Peter Lee: There may be other ways of people demonstrating where they were resident before they moved overseas. We are talking about policy that we are still developing. We are looking at other ways in which someone could demonstrate where they were resident before they moved overseas, other documentation they might hold that they could provide to the electoral registration officer to demonstrate that. Of course, we need to make sure that system works in a way that can be administered effectively and in a timely way during a general election campaign. There is a challenge there to wrestle with, to enable people to demonstrate where they should be voting, and to ensure they can get their ballot and get it back in time to be counted.
The Chair: Bearing in mind that the whole business of having MPs is about representation, and these people are in a distant part and have been there a very long time, if they are to have representation, is there not a case for them being represented by a constituency called overseas, or several constituencies called overseas?
Natalie Bodek: Ministers need to decide exactly how they want to bring this policy forward and implement it. I think it would be premature for us to comment on exactly how the policy is going to look and how we intend to implement it at the moment. We need to look at a range of options and understand where Ministers’ appetite is.
The Chair: There are a lot of people.
Peter Lee: Yes, indeed. What Natalie is getting at, in slightly blunter terms, is that we do not have cover from Ministers to get into a discussion about whether we should create new constituencies called overseas, in the way that there were university constituencies several decades ago. There are ideas in this space for how you might do it. Other countries do it. I believe France has overseas constituencies, but Ministers have not said they want to do that. We will consider all ideas and see what works most effectively.
Natalie Bodek: There is a practical point here, in that it would be quite a major constitutional change. There would be an interaction with UK parliamentary constituency boundaries as well.
The Chair: There certainly would.
Q205 Baroness Pidding: Can I ask you about the annual canvass reform? What progress is being made and how does that reform build on the provisions of the 2013 Act?
Peter Lee: The reform of the annual canvass is well into its implementation phase. This year’s canvass, so the canvass beginning in July 2020, will run under the new process. We have put in place the necessary legislation to do so. We are on track to put in place the necessary digital solution to deliver it. We are in the process of building a data-matching system, the main part of which allows local authorities to check which of their registered electors have not changed their details, so are living in the same place. Therefore, we can take a light-touch approach, much lighter than at the moment, to running the annual canvass and allow much closer targeting of voters whose details might have changed.

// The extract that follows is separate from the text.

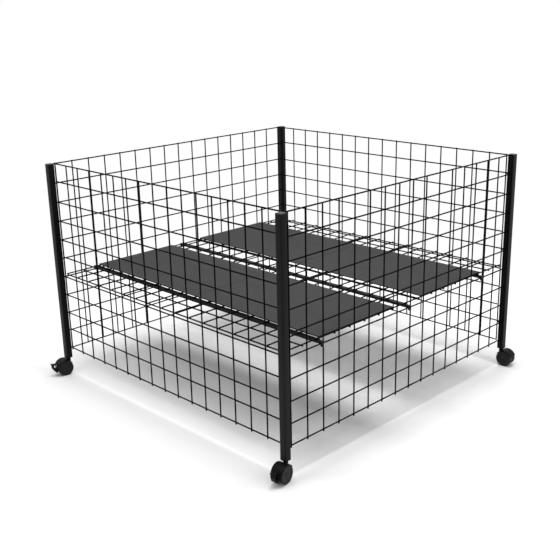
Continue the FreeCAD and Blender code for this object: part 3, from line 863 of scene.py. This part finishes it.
for panel_node in ("side_panel_left", "side_panel_right"):
    side_panel(panel_node)
for panel_node in ("front_panel", "rear_panel"):
    end_panel(panel_node)
deck()
for bar_place in ("front", "middle", "rear"):
    support_bar(bar_place)
for board_end in ("front", "rear"):
    for board_side in ("left", "right"):
        board(board_end, board_side)
for corner_name, (_, braked) in CASTORS.items():
    post(corner_name)
    post_cap(corner_name)
    hook_lugs(corner_name)
    castor_housing(corner_name)
    castor_wheel("a", corner_name)
    castor_wheel("b", corner_name)
    if braked:
        brake_pedal(corner_name)


# ---- floor, light and background -------------------------------------------------------------
FLOOR_SIZE = 40.0
CLEAR_FROM = 0.95              # the floor starts to melt into white this far out,
CLEAR_BY = 1.7                 # and is plain white from here on
OVERHEAD_LIGHT = 0.44          # the room's light from straight above
SIDE_LIGHT = 0.78              # and from the sides
SIDES_UP_TO = 0.45             # the two blend between these heights of the sky, 1 overhead
OVERHEAD_FROM = 0.75
# place, edge and power of each overhead lamp, all facing down
LAMPS = {"softbox_wide": ((0.25, -0.25, 2.9), 1.4, 37.0),
         "softbox_narrow": ((0.25, 0.25, 2.9), 0.7, 9.0),
         "spot_box": ((0.75, 0.0, 2.9), 0.2, 8.7),
         "softbox_front": ((-0.5, -1.75, 2.9), 0.7, 14.0),
         "softbox_back": ((-0.5, 2.0, 2.9), 0.7, 15.0),
         "softbox_left": ((-1.3, 0.0, 2.9), 0.7, 7.0),
         "softbox_right": ((1.8, 0.3, 2.9), 0.7, 12.0)}


def seen_directly(nodes, links):
    """1 for rays from the camera, from a mirror or through glass, 0 for the rest."""
    path = nodes.new("ShaderNodeLightPath")
    first = nodes.new("ShaderNodeMath")
    first.operation = "MAXIMUM"
    second = nodes.new("ShaderNodeMath")
    second.operation = "MAXIMUM"
    links.new(path.outputs["Is Camera Ray"], first.inputs[0])
    links.new(path.outputs["Is Glossy Ray"], first.inputs[1])
    links.new(first.outputs["Value"], second.inputs[0])
    links.new(path.outputs["Is Transmission Ray"], second.inputs[1])
    return second.outputs["Value"]


def make_world():
    """White to the eye and in mirrors; as a light it is brighter at the sides than overhead."""
    world = bpy.data.worlds.new("studio")
    bpy.context.scene.world = world
    world.use_nodes = True
    nodes = world.node_tree.nodes
    links = world.node_tree.links
    background = nodes["Background"]
    background.inputs["Color"].default_value = (1, 1, 1, 1)
    place = nodes.new("ShaderNodeTexCoord")
    parts = nodes.new("ShaderNodeSeparateXYZ")
    links.new(place.outputs["Generated"], parts.inputs["Vector"])
    height = nodes.new("ShaderNodeMapRange")
    height.inputs["From Min"].default_value = SIDES_UP_TO
    height.inputs["From Max"].default_value = OVERHEAD_FROM
    height.inputs["To Min"].default_value = SIDE_LIGHT
    height.inputs["To Max"].default_value = OVERHEAD_LIGHT
    links.new(parts.outputs["Z"], height.inputs["Value"])
    level = nodes.new("ShaderNodeMapRange")
    level.inputs["To Max"].default_value = 1.0
    links.new(height.outputs["Result"], level.inputs["To Min"])
    links.new(seen_directly(nodes, links), level.inputs["Value"])
    links.new(level.outputs["Result"], background.inputs["Strength"])


def make_floor():
    """White paper floor that takes the shadow near the bin and turns to plain white far off."""
    bpy.ops.mesh.primitive_plane_add(size=FLOOR_SIZE)
    floor = bpy.context.object
    floor.name = "floor"
    made, nodes, links, shader = new_material("white_paper", (0.92, 0.92, 0.92),
                                              roughness=0.9, specular=0.0)
    place = nodes.new("ShaderNodeTexCoord")
    length = nodes.new("ShaderNodeVectorMath")
    length.operation = "LENGTH"
    far = nodes.new("ShaderNodeMapRange")
    far.interpolation_type = "SMOOTHSTEP"
    far.inputs["From Min"].default_value = CLEAR_FROM
    far.inputs["From Max"].default_value = CLEAR_BY
    both = nodes.new("ShaderNodeMath")
    both.operation = "MULTIPLY"
    white = nodes.new("ShaderNodeEmission")
    white.inputs["Color"].default_value = (1, 1, 1, 1)
    mix = nodes.new("ShaderNodeMixShader")
    links.new(place.outputs["Object"], length.inputs[0])
    links.new(length.outputs["Value"], far.inputs["Value"])
    links.new(far.outputs["Result"], both.inputs[0])
    links.new(seen_directly(nodes, links), both.inputs[1])
    links.new(both.outputs["Value"], mix.inputs["Fac"])
    links.new(shader.outputs["BSDF"], mix.inputs[1])
    links.new(white.outputs["Emission"], mix.inputs[2])
    links.new(mix.outputs["Shader"], nodes["Material Output"].inputs["Surface"])
    floor.data.materials.append(made)


def make_lamps():
    for name, (place, edge, power) in LAMPS.items():
        data = bpy.data.lights.new(name, "AREA")
        data.shape = "SQUARE"
        data.size = edge
        data.energy = power
        lamp = bpy.data.objects.new(name, data)
        bpy.context.scene.collection.objects.link(lamp)
        lamp.location = place


make_world()
make_floor()
make_lamps()
bpy.context.scene.view_settings.view_transform = "Standard"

We are running training for local authorities. We have run 11 regional workshops, which I think the vast majority of local authorities have now attended and we got really positive feedback on. The Electoral Commission will publish guidance and new forms shortly. The headline is that we are well on track to deliver as anticipated in July, for this canvass, to deliver, I hope, significant administrative and financial savings to local authorities and to central government, and to run a canvass that is proportionate to what it is trying to achieve.

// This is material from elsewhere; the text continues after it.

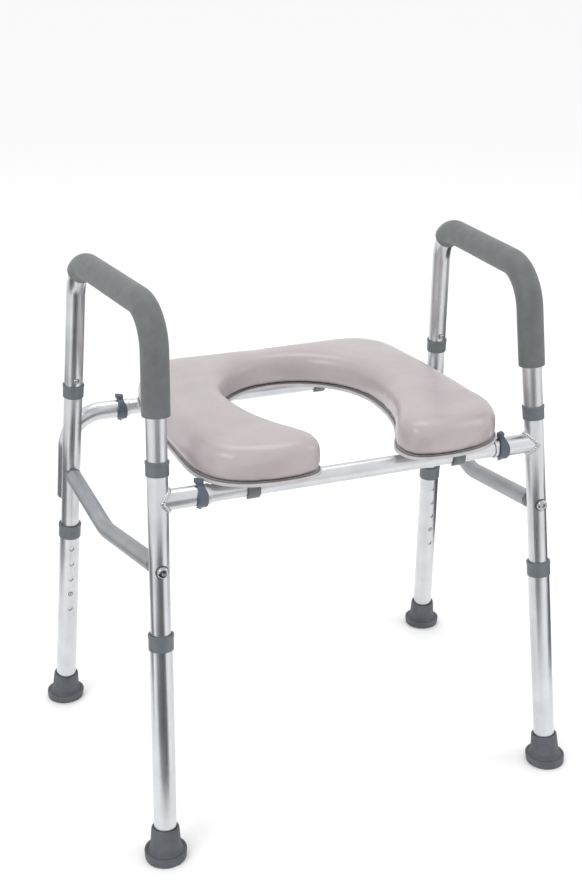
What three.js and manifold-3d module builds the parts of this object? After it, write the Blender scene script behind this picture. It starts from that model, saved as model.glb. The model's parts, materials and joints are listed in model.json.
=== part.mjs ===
// Free-standing raised toilet seat: two splayed aluminium side frames with padded arms, joined by two
// telescoping rails that carry a horseshoe-shaped padded seat. Millimetres, +Z up, the sitter faces -Y.
// The origin is on the floor, midway between the four feet.
import * as THREE from 'three';
import { mergeVertices } from 'three/addons/utils/BufferGeometryUtils.js';
import Module from 'manifold-3d';

const wasm = await Module();
wasm.setup();

// ---------- driving dimensions ----------
const kneeHeight = 508;            // where a post ends and the arm tube begins
const halfWidthAtKnee = { front: 257.5, rear: 280 };
const halfWidthAtFloor = { front: 280.7, rear: 305.6 };
const depthAtKnee = 155;           // from the middle to a post's axis, forwards and backwards
const depthAtFloor = 212.6;

const gap = 0.3;                   // left between pieces that touch
const tubeRadius = 12.7;           // posts, arms and stubs: one inch tube
const tubeBore = 11.45;
const legRadius = 14.3;
const legBore = 13.1;
const railRadius = 11.1;           // slides in the stubs, and the same size as a post's swaged end
const railBore = 9.9;
const tubeSides = 14;
const boreSides = 8;
const bendSteps = 5;

const postFoot = 168;              // heights above the floor
const spigotTop = 551;
const collarHeight = 18;
const collarRadius = 14.6;
const legTop = 298;
const legFoot = 10;
const legCollarHeight = 20;
const legCollarRadius = 16;
const legCollarCrown = 2.5;        // how far the collar stands above the leg's mouth
const footTop = 42;
const footCut = -8;                // a tip is turned to this depth, then cut flat at the floor
const footProfile = [[27, footCut], [27, 9], [25.5, 11.5], [22, 12.5], [19.4, 19]];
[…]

Q206 Lord Hayward: Can I refer back to the question of 2022 and the local authorities’ request for a dry run, which is not a general election? When answering the question, you did not acknowledge that the EROs had asked for this, but several times during your evidence you have referred to the evidence the EROs have given previously. Given that you must be aware of it, can I ask for a written submission, assuming the legislation comes in after 2022, on how the local authorities are expected to cope when they will not have had a dry run?
Peter Lee: It is a very fair point to make. I freely admit that I have not had the opportunity to look at all aspects of the evidence EROs have provided to the Committee. I have seen some of it, but not all, which might explain why I referred to some aspects of their evidence but not others.
Lord Hayward: In those ones to which you have referred, there was reference to 2022.
Peter Lee: Yes, I did not watch the whole of the ones I did watch. The idea of a 2022 dry run has not been raised with us via the Electoral Commission or by the representative groups of returning officers in the discussions. These are regular discussions we have with them on all aspects of voter ID. The point remains that I can see the argument for conducting voter ID pilots in a set of local elections. I have previously been told by a returning officer to be aware that returning officers do not regard local elections with any less seriousness than general elections. We have to bear that in mind.
My end point is the one I want to emphasise most: whenever we do this for the first time, we have to do it really well and it has to be successful. Of course, if we deliver it in time for a set of local elections and there are things we can do better for the next set of elections, whatever they may be, we will make sure we learn those lessons and modify our approach. We cannot afford to introduce it unsuccessfully, because elections have to be successful every time we run them.
Q207 The Chair: I happened to spot this morning that a Bill was introduced in the Isle of Man Parliament, the Tynwald, yesterday on the registration of elections. They seem to want to bring in a system similar to what we have in individual registration. They are rather suggesting that, if people do not register, there will be a fine of up to £1,000. This seems an interesting figure, compared to the £50 here, which is not collected because it is not thought worth while pursuing. Is this £1,000 something they have picked up from here and that is lurking around the Cabinet Office?
Peter Lee: Although I am very happy to also talk to the Isle of Man Government, and indeed visit the Isle of Man if they wish to invite me, I have never had a conversation with the Isle of Man Government about their plans and would not see it as my place to comment upon them.
Natalie Bodek: I am not sure where that £1,000 figure has come from. It has certainly not come from us.
The Chair: It might be their own idea, of course. I just wondered if it was something that was lurking around the Cabinet Office. That is all.
Peter Lee: Ministers have never expressed any wish to increase the level of fines for not registering to vote.
Natalie Bodek: No. I believe there are two fines. There is a fine for not completing the household inquiry form under the current system, and a fine for ignoring the individual application to register form. The fine for the household inquiry form is higher because of the potential risk of disenfranchising others in the house if the ERO does not know about them. Those figures are £80 and £50. I am not sure where the policy proposal for that £1,000 fine has come from.
The Chair: I think we have cleared what we have to do. Thank you very much indeed for coming along and spending your time with us.
 The Cabinet Office has subsequently clarified that Peter Lee was referring to Northern Ireland where there is only one electoral registration officer.